## JOB:
Give back, exactly as it appears, the run of lines opening with the one containing "bad = [o.Name" and closing with the one containing "nodes[node].hide_render = nodes[node].hide_viewport". Nothing outside that run should appear.
- - - - - - -
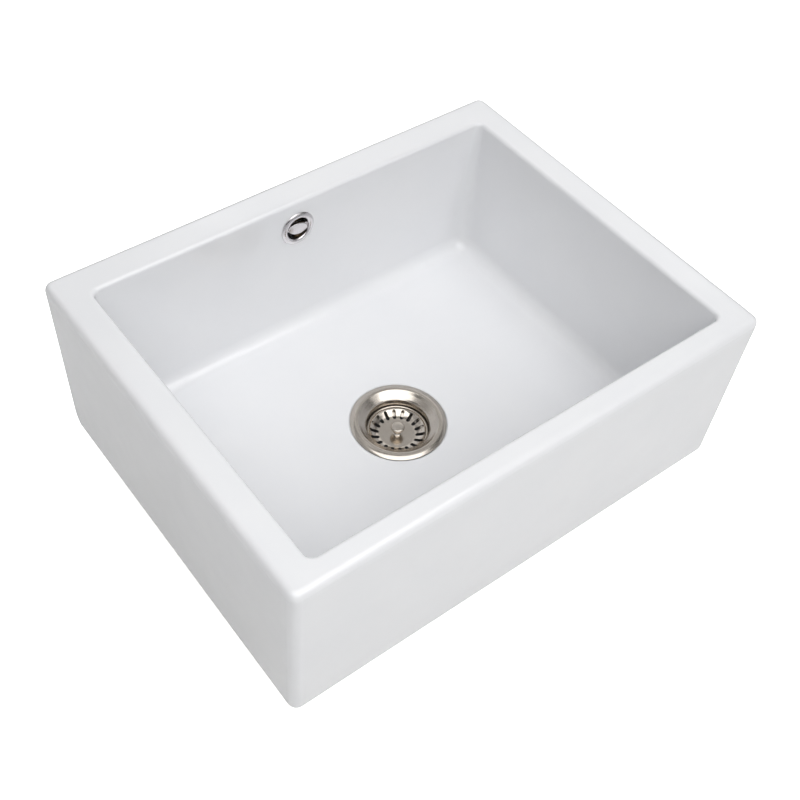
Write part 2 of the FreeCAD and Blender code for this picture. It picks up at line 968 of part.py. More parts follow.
pull = overflow_body("overflow_screw")
turned(
    pull,
    "Screw",
    [
        (0, S.pull_screw_end),
        (S.pull_screw_shank - 0.6, S.pull_screw_end),
        (S.pull_screw_shank, S.pull_screw_end + 0.6),
        (S.pull_screw_shank, S.bar_back + 0.4),
        (S.pull_screw_head, S.bar_front - 0.1),
        (0, S.bar_front - 0.1),
    ],
)

bridge = overflow_body("overflow_bridge")
bridge_low = S.bridge_front - S.bridge_thickness
plate = outline(
    sketch_on(bridge, "Bridge_profile", "XY_Plane", bridge_low),
    [
        (-S.bridge_length / 2, -S.bridge_width / 2),
        (S.bridge_length / 2, -S.bridge_width / 2),
        (S.bridge_length / 2, S.bridge_width / 2),
        (-S.bridge_length / 2, S.bridge_width / 2),
    ],
)
circle(plate, 0, 0, S.bridge_bore)
extruded(bridge, "Bridge", plate, S.bridge_thickness)

# ---------------------------------------------------------------- check and write

doc.recompute()
bodies = [o for o in doc.Objects if o.TypeId == "PartDesign::Body"]
bad = [o.Name for o in doc.Objects if "Invalid" in o.State or "Error" in o.State]
for b in bodies:
    if b.Shape.isNull() or not b.Shape.isValid() or not b.Shape.Solids:
        bad.append(b.Label)
if bad:
    raise RuntimeError(f"these objects did not build: {bad}")

os.makedirs("parts", exist_ok=True)
for b in bodies:
    b.Shape.exportStep(os.path.join("parts", b.Label + ".step"))
    lo, hi = b.Shape.BoundBox, b.Shape.Volume
    print(
        f"{b.Label:18s} solids {len(b.Shape.Solids)} volume {hi:12.1f} "
        f"x {lo.XMin:8.2f} {lo.XMax:8.2f} y {lo.YMin:8.2f} {lo.YMax:8.2f} z {lo.ZMin:8.2f} {lo.ZMax:8.2f}"
    )
    previous = 0.0
    for o in b.Group:
        if hasattr(o, "AddSubShape") or o.TypeId in (
            "PartDesign::Fillet",
            "PartDesign::PolarPattern",
        ):
            print(f"    {o.Name:28s} {o.Shape.Volume - previous:+14.2f}")
            previous = o.Shape.Volume
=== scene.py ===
import math

import bmesh
import bpy
from mathutils import Matrix, Vector, noise


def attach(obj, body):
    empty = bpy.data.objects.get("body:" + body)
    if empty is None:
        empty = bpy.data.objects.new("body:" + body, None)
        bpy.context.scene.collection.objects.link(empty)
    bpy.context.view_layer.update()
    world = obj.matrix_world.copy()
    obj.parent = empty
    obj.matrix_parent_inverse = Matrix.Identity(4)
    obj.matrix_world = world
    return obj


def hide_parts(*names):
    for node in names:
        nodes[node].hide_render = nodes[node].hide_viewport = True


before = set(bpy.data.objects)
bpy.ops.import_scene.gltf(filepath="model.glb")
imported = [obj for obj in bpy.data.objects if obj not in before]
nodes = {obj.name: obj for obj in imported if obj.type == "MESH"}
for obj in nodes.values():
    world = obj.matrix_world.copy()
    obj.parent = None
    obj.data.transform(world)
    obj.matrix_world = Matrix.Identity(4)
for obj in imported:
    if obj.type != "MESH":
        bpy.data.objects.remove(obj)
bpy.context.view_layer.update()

MM = 0.001

# Heights in millimetres. The fireclay stands DROP above the outlet's mouth, and the cup
# and basket are drawn from CUP above it.
DROP, CUP = 68.0, 70.5

# ---------------------------------------------------------------- outlines


def arc(p, q, radius, side, steps):
    """Points from p to q, without q, on an arc with its centre on the left (+1) or right (-1)."""
    a, b = Vector(p), Vector(q)
    along = b - a
    left = Vector((-along.y, along.x)) / along.length
    c = (a + b) / 2 + left * side * math.sqrt(max(radius**2 - along.length**2 / 4, 0))
    t0 = math.atan2(a.y - c.y, a.x - c.x)
    t1 = math.atan2(b.y - c.y, b.x - c.x)
    if side > 0 and t1 < t0:
        t1 += 2 * math.pi
    if side < 0 and t1 > t0:
        t1 -= 2 * math.pi
    return [
        (c.x + radius * math.cos(t0 + (t1 - t0) * k / steps), c.y + radius * math.sin(t0 + (t1 - t0) * k / steps))
        for k in range(steps)
    ]


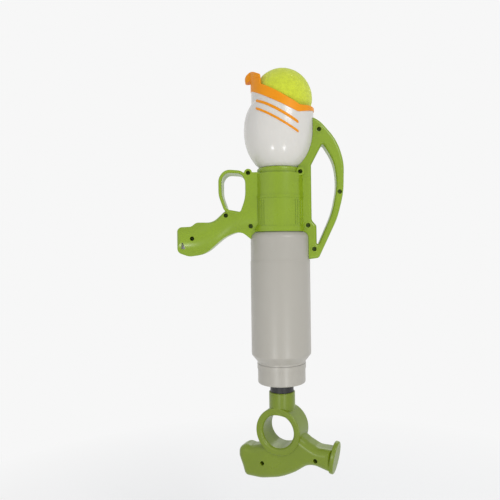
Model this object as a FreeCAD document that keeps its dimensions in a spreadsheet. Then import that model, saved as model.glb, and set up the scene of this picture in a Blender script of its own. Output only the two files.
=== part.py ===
"""Hand pumped tennis ball launcher for dogs, as a parametric document of separate pieces.

The launcher stands muzzle up. The origin lies on the barrel's axis, halfway along its straight
wall, +Z points out of the muzzle, +X towards the carrying handle and -Y towards the side that
the screws go in from. All lengths are millimetres.
"""
import FreeCAD, Part
import math
import os
import Sketcher

Vector = FreeCAD.Vector
ORIGIN = Vector(0, 0, 0)
UP = Vector(0, 0, 1)
BACKWARDS = Vector(0, 1, 0)

# Driving sizes: alias, value, meaning
SIZES = [
    ("ball_radius", 32.0, "tennis ball over its felt"),
    ("felt_thickness", 3.3, "felt cover of the ball"),
    ("rubber_thickness", 3.5, "wall of the ball's rubber core"),
    ("seat_gap", 0.3, "gap between pieces that only rest or move past each other"),
    ("running_gap", 0.05, "radial gap of a shaft or piston that slides in its bore"),
    ("seal_gap", 0.08, "radial gap of the piston's lip seal in the cylinder"),
    ("cup_wall", 1.2, "wall of the muzzle cup"),
    ("cup_shift", 4.5, "sideways shift of the muzzle cup from the barrel's axis"),
    ("cup_height", 32.0, "height of the cup's round wall before its mouth is cut"),
    ("bulb_radius", 37.4, "widest radius of the bulb under the cup"),
    ("bulb_drop", 47.5, "half height of the bulb's egg shape under its widest place"),
    ("bulb_rise", 39.5, "height of the widest place above the housing's ring"),
    ("bulb_crown", 29.0, "height from the widest place to the foot of the cup"),
    ("bulb_wall", 1.8, "wall of the bulb"),
    ("ball_rise", 35.8, "height of the ball's centre above the bulb's widest place"),
    ("ledge_radius", 27.5, "inner radius of the ledge that the ball rests on"),
    ("ledge_thickness", 4.0, "height of that ledge"),
    ("mouth_drop", 3.8, "ball's centre down to the middle of the slanting mouth"),
    ("mouth_slope", 0.585, "fall of the slanting mouth per millimetre"),
    ("mouth_level_start", 22.0, "distance from the axis where the mouth's edge stops falling"),
    ("edge_rise", 0.15, "rise of the mouth's and the band's edges per millimetre past that"),
    ("lip_thickness", 0.6, "soft lip outside the cup's wall"),
    ("lip_cap", 1.4, "soft lip over the edge of the cup"),
    ("lip_height", 5.2, "mouth down to the band's lower edge, at the cup's axis"),
    ("lip_slope", 0.497, "fall of the band's lower edge per millimetre"),
    ("lip_sag", 0.16, "fall of that edge per millimetre off the middle plane"),
    ("lip_level_start", 20.1, "distance from the axis where that edge stops falling"),
    ("hook_angle", 48.0, "half angle of the scoop hook round the cup"),
    ("hook_height", 11.9, "height of the scoop hook above the cup's mouth"),
    ("hook_wall", 0.8, "scoop hook proud of the lip beside its beak"),
    ("hook_flare", 6.5, "how far the hook's beak stands out of the lip"),
    ("beak_radius", 7.5, "rounding of the beak, seen from above"),
    ("hook_crest", 41.1, "radius of the hook's rounded crest, seen from the hook's side"),
    ("stripe_thickness", 0.8, "soft stripe proud of the bulb"),
    ("stripe_reach", 22.0, "half length of the soft stripes across the bulb"),
    ("stripe_slope", 0.585, "fall of the soft stripes per millimetre"),
    ("upper_stripe_height", 3.3, "height of the upper soft stripe"),
    ("lower_stripe_height", 2.7, "height of the lower soft stripe"),
    ("upper_stripe_drop", 19.4, "mouth down to the upper stripe's plane, at the cup's axis"),
    ("lower_stripe_drop", 29.0, "mouth down to the lower stripe's plane, at the cup's axis"),
    ("tail_radius", 17.0, "tail of the bulb in the housing's ring"),
    ("tail_wall", 2.4, "wall of the tail"),
    ("port_radius", 11.0, "air port in the tail's flange"),
    ("flange_thickness", 3.7, "flange at the end of the tail"),
    ("seal_thickness", 2.0, "rubber washer between cylinder and flange"),
    ("barrel_length", 121.0, "straight wall of the barrel"),
    ("barrel_radius", 32.0, "outside of the barrel"),
    ("barrel_wall", 2.2, "wall of the barrel"),
    ("shoulder_rise", 10.0, "height of the barrel's rounded shoulder"),
    ("shoulder_ledge", 0.2, "flat ring between the rounded shoulder and the upper neck"),
    ("seat_step", 0.4, "how much slimmer the barrel is where the housing's tab lies on it"),
    ("seat_reach", 31.0, "housing's foot down to the end of that slimmer wall"),
    ("foot_drop", 7.5, "height of the barrel's tapered foot"),
    ("foot_radius", 26.0, "end of the tapered foot"),
    ("foot_rim", 2.0, "straight rim under the foot"),
    ("foot_neck_radius", 23.6, "lower neck that the end cap fits over"),
    ("foot_neck_length", 10.0, "length of that lower neck"),
    ("neck_radius", 24.2, "upper neck of the barrel, inside the housing"),
    ("neck_length", 51.0, "length of that upper neck"),
    ("neck_groove_depth", 1.0, "groove round the upper neck"),
    ("neck_groove_height", 4.0, "height of that groove"),
    ("neck_groove_rise", 14.0, "housing's foot up to the groove"),
    ("bore_radius", 20.5, "bore of the pump cylinder"),
    ("cylinder_wall", 1.3, "wall of the pump cylinder"),
    ("cylinder_gap", 0.2, "radial gap of the cylinder in the barrel's necks"),
    ("cap_length", 21.0, "end cap"),
    ("cap_radius", 25.6, "outside of the end cap"),
    ("cap_rim_height", 5.3, "raised rim at the top of the end cap"),
    ("cap_rim_proud", 0.6, "how far that rim stands out of the cap"),
    ("cap_gap", 0.15, "radial gap of the cap on the lower neck"),
    ("cap_floor", 4.0, "floor of the end cap"),
    ("cap_round", 1.5, "rounded bottom edge of the cap"),
    ("vent_radius", 1.1, "air vents in the cap's floor"),
    ("vent_circle", 19.0, "radius of the circle of vents"),
    ("vent_count", 6, "number of vents"),
    ("bush_radius", 14.6, "rod bush in the cap's floor"),
    ("bush_flange", 17.4, "flange of the rod bush"),
    ("bush_flange_height", 2.0, "height of that flange"),
    ("rod_radius", 12.6, "outside of the pump rod"),
    ("rod_wall", 2.1, "wall of the pump rod"),
    ("rod_show", 9.7, "rod that shows between end cap and handle"),
    ("plug_length", 14.0, "plug in the rod's upper end"),
    ("piston_radius", 20.2, "outside of the piston"),
    ("piston_thickness", 8.0, "solid part of the piston"),
    ("piston_skirt", 15.0, "guiding skirt under it"),
    ("skirt_wall", 2.0, "wall of the skirt"),
    ("seal_base", 2.0, "base of the piston's lip seal"),
    ("seal_lip", 7.0, "height of the lip above its base"),
    ("seal_lip_wall", 1.8, "wall of the lip"),
    ("plate_radius", 16.0, "metal plate that holds the lip seal down"),
    ("plate_thickness", 2.5, "thickness of that plate"),
    ("bumper_radius", 15.8, "foam bumper on the piston"),
    ("bumper_bore", 7.0, "hole in the bumper for the bolt's head"),
    ("bumper_height", 8.0, "height of the bumper"),
    ("bolt_radius", 3.0, "bolt on which the rod turns in the piston"),
    ("bolt_head_radius", 5.5, "head of that bolt"),
    ("bolt_head_height", 3.5, "height of its head"),
    ("nut_height", 5.0, "nut under the plug"),
    ("nut_radius", 5.4, "nut over its corners"),
    ("housing_wall", 2.5, "wall of the housing halves"),
    ("roof_thickness", 4.5, "housing over the flange of the tail"),
    ("ring_height", 6.5, "ring of the housing round the tail"),
    ("ring_wall", 6.6, "wall of that ring"),
    ("ring_round", 2.2, "rounded top edge of that ring"),
    ("collar_band_rise", 35.3, "housing's foot up to the raised band"),
    ("collar_band_height", 2.4, "height of the raised band and of the foot's rim"),
    ("collar_band_proud", 0.7, "how far the band and the rim stand out"),
    ("collar_rim_height", 5.5, "rim round the housing's foot"),
    ("collar_round", 0.8, "rounded top edge of the collar"),
    ("flute_count", 4, "upright flutes in each group on the collar"),
    ("flute_spacing", 2.2, "distance between two flutes"),
    ("flute_width", 1.0, "width of a flute"),
    ("flute_depth", 0.8, "depth of a flute"),
    ("flute_start", 16.4, "first flute's distance from the middle"),
    ("flute_length", 26.0, "length of a flute"),
    ("plate_depth", 14.0, "half depth of the flat plate beside the collar"),
    ("plate_width", 9.5, "plate between collar and finger hole"),
    ("grip_depth", 14.0, "half depth of the pistol grip"),
    ("grip_round", 5.0, "rounded edge of the grip"),
    ("grip_dome", 24.0, "radius of the grip's rounded front and back"),
    ("gusset_depth", 9.0, "half depth of the web under the grip's root"),
    ("grip_reach", 82.2, "collar to the butt of the grip"),
    ("butt_height", 27.1, "height of the grip's butt"),
    ("finger_width", 24.5, "finger hole's width"),
    ("finger_height", 39.5, "finger hole's height"),
    ("finger_rise", 22.0, "housing's foot up to the finger hole"),
    ("loop_wall", 3.4, "strap of the finger loop"),
    ("loop_depth", 14.0, "half depth of the finger loop"),
    ("loop_round", 1.4, "rounded edge of the finger loop"),
    ("handle_depth", 10.5, "half depth of the carrying handle"),
    ("handle_round", 3.0, "rounded edge of the carrying handle"),
    ("handle_reach", 41.6, "collar to the outside of the carrying handle"),
    ("handle_thickness", 8.0, "carrying handle at its middle"),
    ("window_wall", 7.0, "plate between collar and handle window"),
    ("boss_radius", 4.2, "screw bosses"),
    ("crown_boss_depth", 17.0, "half depth of the boss where collar, ring and web meet"),
    ("screw_radius", 1.3, "thread of the housing and handle screws"),
    ("screw_length", 12.0, "screws under their heads"),
    ("screw_head_radius", 2.05, "heads of the screws"),
    ("screw_head_height", 1.8, "height of the heads"),
    ("screw_recess", 2.4, "radius of the deep recesses for the heads"),
    ("screw_seat", 4.5, "seat of a head in front of the joint of the halves"),
    ("slot_height", 8.6, "lanyard slot in the butt"),
    ("slot_width", 4.8, "width of the slot at its lower end"),
    ("tee_turn", 23.0, "degrees that the pump handle is turned from the housing's plane"),
    ("tee_stem_radius", 14.0, "stem of the pump handle"),
    ("tee_socket", 17.0, "depth of the rod's socket in the stem"),
    ("tee_ring_drop", 40.3, "top of the stem down to the middle of the finger ring"),
    ("tee_ring_outer", 25.0, "finger ring outside"),
    ("tee_ring_bore", 17.6, "finger ring inside"),
    ("tee_ring_depth", 14.0, "half depth of the finger ring"),
    ("tee_ring_round", 1.2, "rounded outer edge of the finger ring"),
    ("tee_bore_round", 3.0, "rounded inner edge of the finger ring"),
    ("tee_bar_depth", 12.2, "half depth of the cross bar"),
    ("tee_bar_round", 7.6, "rounded edge of the cross bar"),
    ("tee_left", 49.0, "axis to the end of the long lobe"),
    ("tee_right", 60.5, "axis to the end flange of the short wing"),
    ("tee_flange_depth", 12.2, "half depth of the end flange"),
    ("tee_flange_width", 4.6, "thickness of the end flange"),
    ("tee_flange_height", 34.5, "height of the end flange"),
    ("tee_flange_drop", 23.0, "middle of the ring down to the middle of the end flange"),
    ("tee_flange_lean", 10.5, "degrees that the top of the end flange leans outwards"),
    ("tee_wall", 2.4, "wall of the pump handle's halves"),
    ("peg_radius", 2.5, "pegs of the handle that hold the rod"),
    ("peg_gap", 0.1, "radial gap of a peg in the rod's hole"),
    ("peg_drop", 9.0, "top of the stem down to the pegs"),
]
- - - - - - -
## REPLY:
bad = [o.Name for o in doc.Objects if "Invalid" in o.State or "Error" in o.State]
for b in bodies:
    if b.Shape.isNull() or not b.Shape.isValid() or not b.Shape.Solids:
        bad.append(b.Label)
if bad:
    raise RuntimeError(f"these objects did not build: {bad}")

os.makedirs("parts", exist_ok=True)
for b in bodies:
    b.Shape.exportStep(os.path.join("parts", b.Label + ".step"))
    lo, hi = b.Shape.BoundBox, b.Shape.Volume
    print(
        f"{b.Label:18s} solids {len(b.Shape.Solids)} volume {hi:12.1f} "
        f"x {lo.XMin:8.2f} {lo.XMax:8.2f} y {lo.YMin:8.2f} {lo.YMax:8.2f} z {lo.ZMin:8.2f} {lo.ZMax:8.2f}"
    )
    previous = 0.0
    for o in b.Group:
        if hasattr(o, "AddSubShape") or o.TypeId in (
            "PartDesign::Fillet",
            "PartDesign::PolarPattern",
        ):
            print(f"    {o.Name:28s} {o.Shape.Volume - previous:+14.2f}")
            previous = o.Shape.Volume
=== scene.py ===
import math

import bmesh
import bpy
from mathutils import Matrix, Vector, noise


def attach(obj, body):
    empty = bpy.data.objects.get("body:" + body)
    if empty is None:
        empty = bpy.data.objects.new("body:" + body, None)
        bpy.context.scene.collection.objects.link(empty)
    bpy.context.view_layer.update()
    world = obj.matrix_world.copy()
    obj.parent = empty
    obj.matrix_parent_inverse = Matrix.Identity(4)
    obj.matrix_world = world
    return obj


def hide_parts(*names):
    for node in names:
        nodes[node].hide_render = nodes[node].hide_viewport = True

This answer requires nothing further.